以下ではつべで聴ける代表曲を上げてみる。まずはこの曲。



タイトルからも「褐色肌の女性」への愛を語っていることがわかるが、一方でBrown Sugar = ヤクの意味も込めているらしい。比喩というか、ダブルミーニングというやつか。



セカンドアルバムの中で一番のキラーチューン、たぶん。イントロからドラム、ギター、ベース、ボーカルの順に曲が展開されるが、とにかく全部縦がズレズレ。でもアンサンブルは揃って聴こえる不思議。というより、これがアンサンブルが成立するギリギリなんじゃないかと思う。まともにリズムを取るのも難しいくらいのレイドバック。

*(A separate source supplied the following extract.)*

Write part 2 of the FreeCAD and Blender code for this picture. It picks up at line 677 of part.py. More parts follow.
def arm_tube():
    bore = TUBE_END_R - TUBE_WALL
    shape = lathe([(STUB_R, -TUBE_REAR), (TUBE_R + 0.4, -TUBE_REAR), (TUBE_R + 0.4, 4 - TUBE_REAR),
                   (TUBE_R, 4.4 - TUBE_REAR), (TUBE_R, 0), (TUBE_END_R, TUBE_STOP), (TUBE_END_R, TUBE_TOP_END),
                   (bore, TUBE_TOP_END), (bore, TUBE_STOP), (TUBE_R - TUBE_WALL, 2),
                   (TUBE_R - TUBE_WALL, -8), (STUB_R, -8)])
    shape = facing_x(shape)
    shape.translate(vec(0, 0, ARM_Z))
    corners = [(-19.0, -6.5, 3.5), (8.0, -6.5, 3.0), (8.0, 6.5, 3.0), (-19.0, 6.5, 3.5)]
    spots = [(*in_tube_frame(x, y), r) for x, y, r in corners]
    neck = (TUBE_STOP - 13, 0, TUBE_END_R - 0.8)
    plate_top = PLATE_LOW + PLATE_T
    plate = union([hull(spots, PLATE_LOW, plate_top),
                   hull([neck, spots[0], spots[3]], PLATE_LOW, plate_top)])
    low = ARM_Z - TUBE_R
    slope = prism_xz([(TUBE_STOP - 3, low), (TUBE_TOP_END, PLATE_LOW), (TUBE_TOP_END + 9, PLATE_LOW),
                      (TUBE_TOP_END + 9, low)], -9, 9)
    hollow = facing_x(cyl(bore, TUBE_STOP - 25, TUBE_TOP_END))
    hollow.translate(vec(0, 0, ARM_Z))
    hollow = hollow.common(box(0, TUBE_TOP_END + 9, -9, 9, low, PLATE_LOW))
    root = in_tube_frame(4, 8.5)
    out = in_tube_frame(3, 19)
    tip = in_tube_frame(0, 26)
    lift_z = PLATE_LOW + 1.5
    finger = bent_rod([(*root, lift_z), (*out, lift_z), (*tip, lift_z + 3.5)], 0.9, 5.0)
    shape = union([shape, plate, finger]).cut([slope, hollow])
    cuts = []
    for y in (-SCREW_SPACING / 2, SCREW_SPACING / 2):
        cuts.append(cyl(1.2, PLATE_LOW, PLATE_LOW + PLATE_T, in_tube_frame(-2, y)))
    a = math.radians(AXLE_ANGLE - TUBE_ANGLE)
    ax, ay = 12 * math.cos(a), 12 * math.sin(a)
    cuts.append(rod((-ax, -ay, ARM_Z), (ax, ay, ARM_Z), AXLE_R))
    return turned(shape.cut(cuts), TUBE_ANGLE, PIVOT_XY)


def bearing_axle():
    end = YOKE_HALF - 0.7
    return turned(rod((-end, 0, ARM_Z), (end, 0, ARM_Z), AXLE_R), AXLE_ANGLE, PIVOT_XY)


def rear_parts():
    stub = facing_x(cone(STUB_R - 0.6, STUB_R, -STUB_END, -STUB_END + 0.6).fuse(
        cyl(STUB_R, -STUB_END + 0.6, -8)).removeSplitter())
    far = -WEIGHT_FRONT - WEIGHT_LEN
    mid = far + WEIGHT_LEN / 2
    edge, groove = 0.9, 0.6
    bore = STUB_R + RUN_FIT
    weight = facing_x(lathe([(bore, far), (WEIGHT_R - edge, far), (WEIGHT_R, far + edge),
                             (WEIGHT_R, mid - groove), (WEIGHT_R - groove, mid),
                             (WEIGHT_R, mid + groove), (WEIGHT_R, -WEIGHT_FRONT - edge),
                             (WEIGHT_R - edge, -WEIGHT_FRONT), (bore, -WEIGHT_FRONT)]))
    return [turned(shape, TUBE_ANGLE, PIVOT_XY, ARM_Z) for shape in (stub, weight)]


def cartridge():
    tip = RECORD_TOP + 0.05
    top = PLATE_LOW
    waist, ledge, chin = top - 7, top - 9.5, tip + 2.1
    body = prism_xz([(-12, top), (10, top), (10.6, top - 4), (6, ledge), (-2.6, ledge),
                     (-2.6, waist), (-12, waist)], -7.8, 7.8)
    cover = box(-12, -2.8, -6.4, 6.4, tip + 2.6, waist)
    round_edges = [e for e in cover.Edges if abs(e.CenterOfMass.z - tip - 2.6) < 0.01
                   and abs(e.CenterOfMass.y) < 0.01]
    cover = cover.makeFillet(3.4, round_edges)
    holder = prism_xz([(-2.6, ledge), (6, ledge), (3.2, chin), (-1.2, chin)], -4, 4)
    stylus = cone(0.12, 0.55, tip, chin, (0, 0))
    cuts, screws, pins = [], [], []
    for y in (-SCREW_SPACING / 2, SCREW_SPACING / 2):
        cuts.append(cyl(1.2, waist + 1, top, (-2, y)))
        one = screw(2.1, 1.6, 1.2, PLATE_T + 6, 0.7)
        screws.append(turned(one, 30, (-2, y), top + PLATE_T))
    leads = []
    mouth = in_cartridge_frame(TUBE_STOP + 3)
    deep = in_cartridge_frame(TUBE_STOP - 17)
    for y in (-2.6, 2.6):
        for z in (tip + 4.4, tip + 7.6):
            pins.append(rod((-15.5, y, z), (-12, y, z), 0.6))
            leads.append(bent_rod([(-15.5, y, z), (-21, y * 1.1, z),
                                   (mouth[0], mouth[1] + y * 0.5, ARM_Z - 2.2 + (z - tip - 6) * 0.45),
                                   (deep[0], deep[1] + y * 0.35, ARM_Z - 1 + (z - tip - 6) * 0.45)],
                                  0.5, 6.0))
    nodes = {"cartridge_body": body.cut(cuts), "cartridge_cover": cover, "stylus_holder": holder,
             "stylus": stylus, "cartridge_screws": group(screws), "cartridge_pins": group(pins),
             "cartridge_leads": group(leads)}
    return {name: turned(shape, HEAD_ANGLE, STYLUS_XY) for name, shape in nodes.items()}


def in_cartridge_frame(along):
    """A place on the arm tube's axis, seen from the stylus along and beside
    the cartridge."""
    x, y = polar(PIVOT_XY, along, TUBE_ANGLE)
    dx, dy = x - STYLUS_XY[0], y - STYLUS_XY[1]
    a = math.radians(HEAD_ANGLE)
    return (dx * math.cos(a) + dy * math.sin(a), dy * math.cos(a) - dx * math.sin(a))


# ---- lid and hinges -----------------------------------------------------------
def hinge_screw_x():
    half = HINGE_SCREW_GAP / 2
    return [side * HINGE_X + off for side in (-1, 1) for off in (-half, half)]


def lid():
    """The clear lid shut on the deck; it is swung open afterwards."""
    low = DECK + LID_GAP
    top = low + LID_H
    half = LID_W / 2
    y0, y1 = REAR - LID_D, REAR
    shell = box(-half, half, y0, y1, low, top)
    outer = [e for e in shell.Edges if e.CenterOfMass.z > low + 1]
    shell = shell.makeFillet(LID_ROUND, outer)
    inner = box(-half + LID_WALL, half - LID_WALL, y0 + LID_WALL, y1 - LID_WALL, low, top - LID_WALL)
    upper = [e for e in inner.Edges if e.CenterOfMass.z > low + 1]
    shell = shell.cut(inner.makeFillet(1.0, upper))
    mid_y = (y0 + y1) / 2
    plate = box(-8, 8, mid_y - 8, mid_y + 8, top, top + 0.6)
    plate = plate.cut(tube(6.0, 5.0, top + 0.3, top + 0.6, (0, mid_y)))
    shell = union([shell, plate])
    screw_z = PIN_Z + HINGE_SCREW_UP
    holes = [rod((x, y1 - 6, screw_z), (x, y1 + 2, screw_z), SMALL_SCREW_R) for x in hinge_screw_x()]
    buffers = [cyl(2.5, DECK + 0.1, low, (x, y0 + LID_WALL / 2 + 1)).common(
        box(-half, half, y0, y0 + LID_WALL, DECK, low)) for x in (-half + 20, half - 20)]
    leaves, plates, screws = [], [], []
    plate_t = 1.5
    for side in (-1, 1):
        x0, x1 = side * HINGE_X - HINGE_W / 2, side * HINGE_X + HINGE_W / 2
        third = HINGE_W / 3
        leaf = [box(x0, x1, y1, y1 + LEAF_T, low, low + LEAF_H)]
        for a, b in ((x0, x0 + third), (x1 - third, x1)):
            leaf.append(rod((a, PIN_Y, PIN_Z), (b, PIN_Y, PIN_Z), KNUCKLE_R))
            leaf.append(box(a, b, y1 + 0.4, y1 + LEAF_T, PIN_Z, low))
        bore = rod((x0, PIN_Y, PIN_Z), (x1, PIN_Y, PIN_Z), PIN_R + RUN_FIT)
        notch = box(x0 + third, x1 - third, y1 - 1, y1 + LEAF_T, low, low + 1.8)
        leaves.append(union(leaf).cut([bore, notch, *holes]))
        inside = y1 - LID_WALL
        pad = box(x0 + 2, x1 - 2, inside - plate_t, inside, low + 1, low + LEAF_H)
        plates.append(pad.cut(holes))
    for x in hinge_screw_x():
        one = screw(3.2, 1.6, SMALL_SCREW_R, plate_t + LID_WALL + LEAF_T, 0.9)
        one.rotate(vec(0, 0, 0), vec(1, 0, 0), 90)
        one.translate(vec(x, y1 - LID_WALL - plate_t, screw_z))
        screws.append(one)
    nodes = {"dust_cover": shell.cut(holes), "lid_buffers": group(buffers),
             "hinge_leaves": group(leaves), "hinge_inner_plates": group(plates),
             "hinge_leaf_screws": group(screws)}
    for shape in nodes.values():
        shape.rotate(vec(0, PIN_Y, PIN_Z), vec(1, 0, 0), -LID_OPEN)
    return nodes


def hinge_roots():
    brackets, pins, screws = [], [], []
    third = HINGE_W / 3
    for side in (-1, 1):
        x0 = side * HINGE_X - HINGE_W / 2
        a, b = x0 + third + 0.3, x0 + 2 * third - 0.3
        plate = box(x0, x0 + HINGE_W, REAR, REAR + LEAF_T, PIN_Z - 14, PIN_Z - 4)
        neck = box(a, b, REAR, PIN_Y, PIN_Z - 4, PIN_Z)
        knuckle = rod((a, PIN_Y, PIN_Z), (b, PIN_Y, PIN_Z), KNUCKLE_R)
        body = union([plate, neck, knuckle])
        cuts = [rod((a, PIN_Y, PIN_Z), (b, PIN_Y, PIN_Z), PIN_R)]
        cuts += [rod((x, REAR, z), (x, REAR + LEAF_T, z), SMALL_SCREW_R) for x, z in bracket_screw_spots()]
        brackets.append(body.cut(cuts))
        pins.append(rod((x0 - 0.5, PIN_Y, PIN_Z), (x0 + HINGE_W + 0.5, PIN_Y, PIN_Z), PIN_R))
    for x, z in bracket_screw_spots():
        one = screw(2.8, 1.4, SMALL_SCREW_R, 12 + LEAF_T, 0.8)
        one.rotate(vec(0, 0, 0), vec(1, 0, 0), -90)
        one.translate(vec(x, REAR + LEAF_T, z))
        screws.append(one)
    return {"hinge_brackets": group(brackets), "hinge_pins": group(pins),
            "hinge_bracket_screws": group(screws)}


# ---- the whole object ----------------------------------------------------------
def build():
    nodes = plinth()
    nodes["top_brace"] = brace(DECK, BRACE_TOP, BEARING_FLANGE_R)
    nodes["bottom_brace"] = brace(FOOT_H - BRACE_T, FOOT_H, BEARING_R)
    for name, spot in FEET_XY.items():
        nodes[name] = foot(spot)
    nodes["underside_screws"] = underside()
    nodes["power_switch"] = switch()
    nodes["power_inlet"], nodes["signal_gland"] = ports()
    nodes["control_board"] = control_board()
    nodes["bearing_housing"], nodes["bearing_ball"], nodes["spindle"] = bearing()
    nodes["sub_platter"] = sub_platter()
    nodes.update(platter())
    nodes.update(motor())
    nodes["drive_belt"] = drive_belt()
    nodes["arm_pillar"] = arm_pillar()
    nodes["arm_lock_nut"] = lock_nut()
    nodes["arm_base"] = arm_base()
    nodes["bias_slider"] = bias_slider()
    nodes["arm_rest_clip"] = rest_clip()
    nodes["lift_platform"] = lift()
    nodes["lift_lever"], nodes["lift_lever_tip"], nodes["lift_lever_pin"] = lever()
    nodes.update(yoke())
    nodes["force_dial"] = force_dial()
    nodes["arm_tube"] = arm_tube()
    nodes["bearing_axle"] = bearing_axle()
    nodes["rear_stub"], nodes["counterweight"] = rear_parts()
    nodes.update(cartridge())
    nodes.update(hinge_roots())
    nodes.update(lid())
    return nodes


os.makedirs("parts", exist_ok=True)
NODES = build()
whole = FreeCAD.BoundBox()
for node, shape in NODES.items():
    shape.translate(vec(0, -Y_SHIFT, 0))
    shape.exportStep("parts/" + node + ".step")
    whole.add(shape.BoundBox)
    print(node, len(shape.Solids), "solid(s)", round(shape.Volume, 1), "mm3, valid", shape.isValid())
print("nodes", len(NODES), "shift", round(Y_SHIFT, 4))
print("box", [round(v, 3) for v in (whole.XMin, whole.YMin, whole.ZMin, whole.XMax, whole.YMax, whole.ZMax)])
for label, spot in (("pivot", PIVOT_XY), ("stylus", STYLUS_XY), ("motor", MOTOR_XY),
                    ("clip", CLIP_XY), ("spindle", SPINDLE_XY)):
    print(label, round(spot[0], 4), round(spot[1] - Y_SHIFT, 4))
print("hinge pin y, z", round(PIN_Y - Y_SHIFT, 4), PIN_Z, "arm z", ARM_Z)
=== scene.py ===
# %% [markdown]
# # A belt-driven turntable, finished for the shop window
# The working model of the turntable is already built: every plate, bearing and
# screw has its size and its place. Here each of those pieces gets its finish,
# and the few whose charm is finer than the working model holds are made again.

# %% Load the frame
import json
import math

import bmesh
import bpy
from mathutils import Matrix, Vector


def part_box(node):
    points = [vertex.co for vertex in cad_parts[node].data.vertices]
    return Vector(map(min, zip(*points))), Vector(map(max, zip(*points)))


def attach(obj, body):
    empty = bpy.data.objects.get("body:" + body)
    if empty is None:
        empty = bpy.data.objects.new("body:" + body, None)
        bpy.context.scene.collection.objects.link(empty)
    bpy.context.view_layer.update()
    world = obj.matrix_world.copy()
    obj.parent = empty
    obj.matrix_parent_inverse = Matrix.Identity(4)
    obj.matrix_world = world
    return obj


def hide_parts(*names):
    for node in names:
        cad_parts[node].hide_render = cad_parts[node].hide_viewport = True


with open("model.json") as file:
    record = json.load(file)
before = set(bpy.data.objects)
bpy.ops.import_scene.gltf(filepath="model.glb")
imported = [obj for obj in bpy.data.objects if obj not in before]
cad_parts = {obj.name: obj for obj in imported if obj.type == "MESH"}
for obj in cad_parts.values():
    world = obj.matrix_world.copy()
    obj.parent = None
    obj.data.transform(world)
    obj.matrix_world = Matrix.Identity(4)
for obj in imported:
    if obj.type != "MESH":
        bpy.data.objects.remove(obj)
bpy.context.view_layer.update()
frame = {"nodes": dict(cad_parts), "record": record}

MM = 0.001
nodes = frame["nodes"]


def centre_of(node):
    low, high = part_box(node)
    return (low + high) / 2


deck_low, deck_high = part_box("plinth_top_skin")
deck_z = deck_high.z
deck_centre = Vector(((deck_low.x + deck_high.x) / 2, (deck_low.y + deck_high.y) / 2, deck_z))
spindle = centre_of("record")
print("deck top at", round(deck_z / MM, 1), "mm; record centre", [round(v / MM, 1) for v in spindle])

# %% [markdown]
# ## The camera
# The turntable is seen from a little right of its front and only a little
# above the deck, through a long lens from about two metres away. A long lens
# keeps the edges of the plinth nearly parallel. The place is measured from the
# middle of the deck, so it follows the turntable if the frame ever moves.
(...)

次はライブ版を聴いてみよう。さっきのBrown Sugarはライブでは必ず演奏するが、ツアーごとにアレンジをガラッと変えている。もはや歌詞以外ほとんど同じところがない。


2000年前後、Voodooをリリースした時の音源。途中までは原曲に沿っているが、ボーカルが入るところからまったくフレーズが(それどころか調性すら)変わっている。実はこれは、A Tribe Called Questの曲のトラックをそのまま使っているのである。



ちなみにATCQの曲も、元々はAverage White Bandというバンドの曲からサンプリングを行いこの曲を作っている。

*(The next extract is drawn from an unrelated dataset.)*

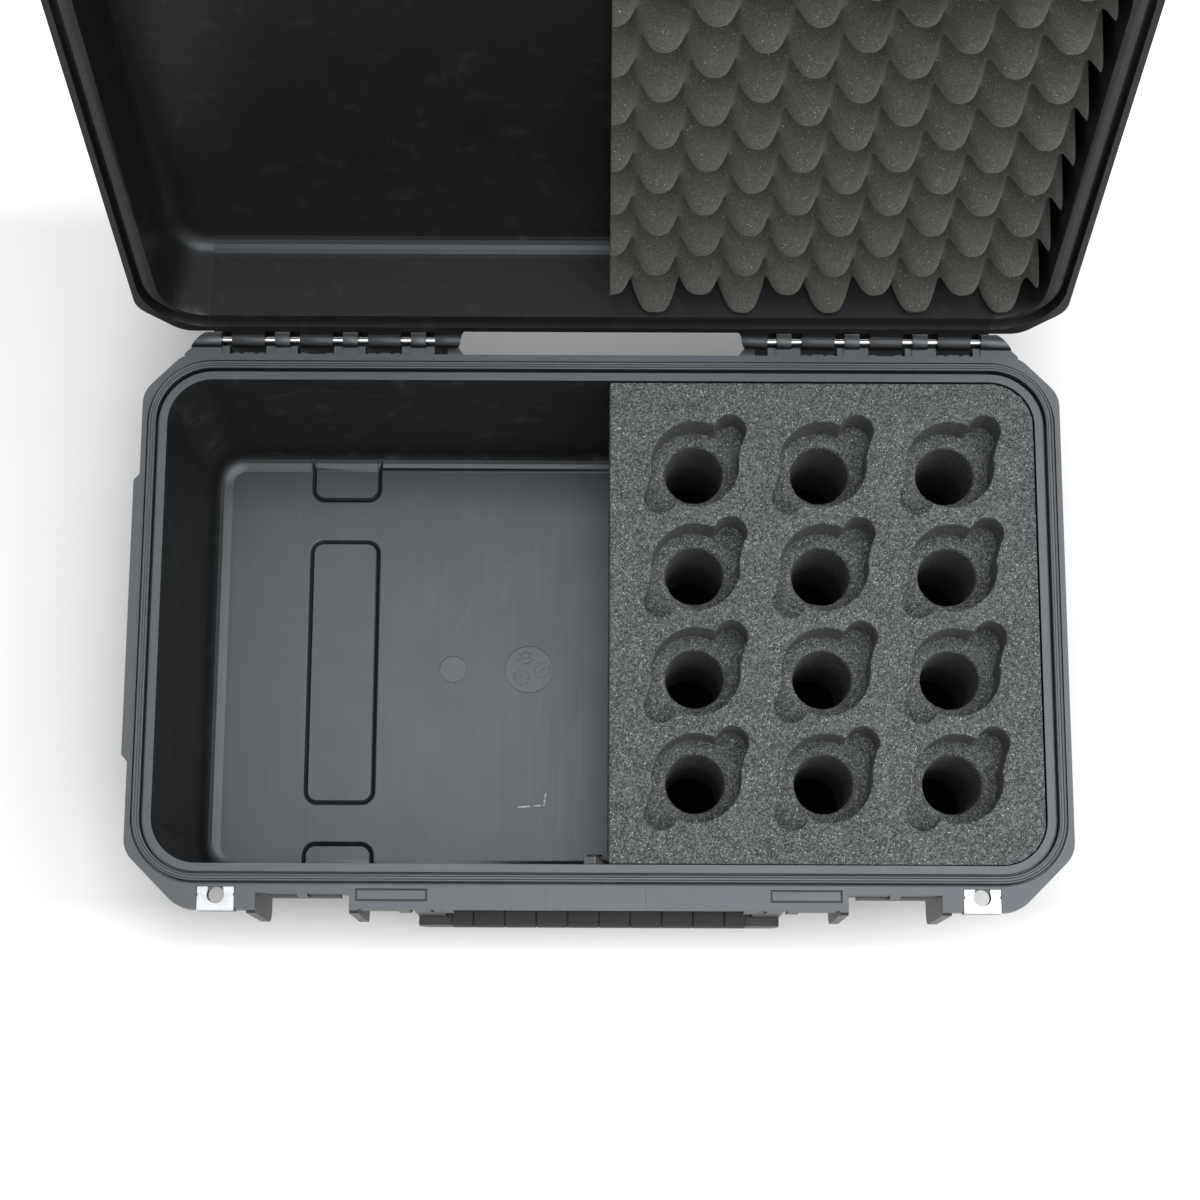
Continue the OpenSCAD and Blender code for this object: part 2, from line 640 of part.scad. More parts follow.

こちらは2012年から始まった、3rdアルバム「Black Messiah」リリースに合わせたツアーのバージョン。サマソニに来たのもこのツアーの一環だった(と思う)。これはこれでまたバッキングがガラッと変わってるのが面白い。



これも元ネタがあって、今度はP-Funkのバンド、Parilamentのこの曲である。アップテンポにすることで原曲とまったく違うノリを出している。

以上のことからわかるように、ライブでのD'Angeloはこんな風にいわゆる「クラシック」と言われる過去の名曲からトラックを拝借して、自分の曲に使ったりしている。そこには過去のアーティストに対するリスペクトが感じられるし、それを知っている人にとっては思わずニヤリとする演出、また知らない人にとってはそれらの名曲を知るきっかけになる。このように過去と現在の橋渡し的な存在であり、そんな音楽活動を続けてくれるからこそ、D'Angelo は多くのリスナーから支持されるのではないか、とおれは思っている。

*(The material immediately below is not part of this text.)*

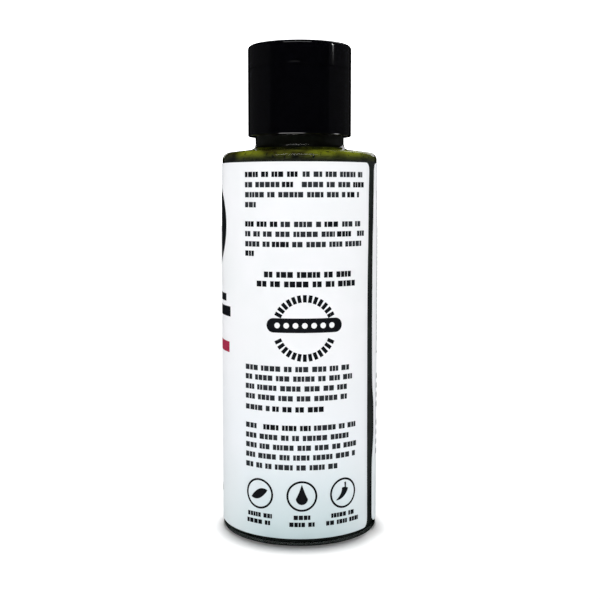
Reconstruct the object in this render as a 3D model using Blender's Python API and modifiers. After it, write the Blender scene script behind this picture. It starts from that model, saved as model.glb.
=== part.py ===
"""A hot sauce bottle: a clear round bottle full of green sauce, shut by a black
flip-top cap and wrapped in a paper label.

Metres, +Z up. The origin is the centre of the base, on the surface that the
bottle stands on, and the middle of the label's ingredients panel faces -Y.
An azimuth is an angle about +Z from -Y towards +X.
"""

import math

import bmesh
import bpy
from mathutils import Matrix, Vector

MM = 0.001

# Bottle, outside
BODY_RADIUS = 24.25 * MM
SHOULDER_TOP = 118.9 * MM
SHOULDER_SLOPE = math.radians(7.0)
SHOULDER_EDGE_RADIUS = 2.3 * MM
HEEL_RADIUS = 0.8 * MM
STAND_RING_INNER = 19.0 * MM
PUSH_UP_HEIGHT = 1.5 * MM
NECK_RADIUS = 13.9 * MM
NECK_FILLET = 1.0 * MM
MOUTH_HEIGHT = 139.5 * MM
LIP_RADIUS = 0.3 * MM
WALL = 1.0 * MM
INNER_HEEL_RADIUS = 1.8 * MM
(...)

まぁ今回の話は、ことブラックミュージックに関して「〇〇の影響を受けた」とか「〇〇の系譜の延長にいる」みたいなのが良しとされる風潮がある、という前提に沿うものなのだが、それを敬遠する人や興味がない人もいるだろう。でもおれはそんなブラックミュージックの風潮が好きだし、そんな風にしてどんどん古い音楽を掘り下げ、またそこから繋がるアーティストを見つけることができるという楽しみ方もある。それはインターネットを使って自発的に探すこともあれば、たまたま人から教えてもらって見つける場合もあったりする。そんな風にして、自分の好みの音楽を探していくのは楽しいし、単純に好みの音楽を探す手段として手っ取り早いのである。


中途半端だけど今回はここで終わり。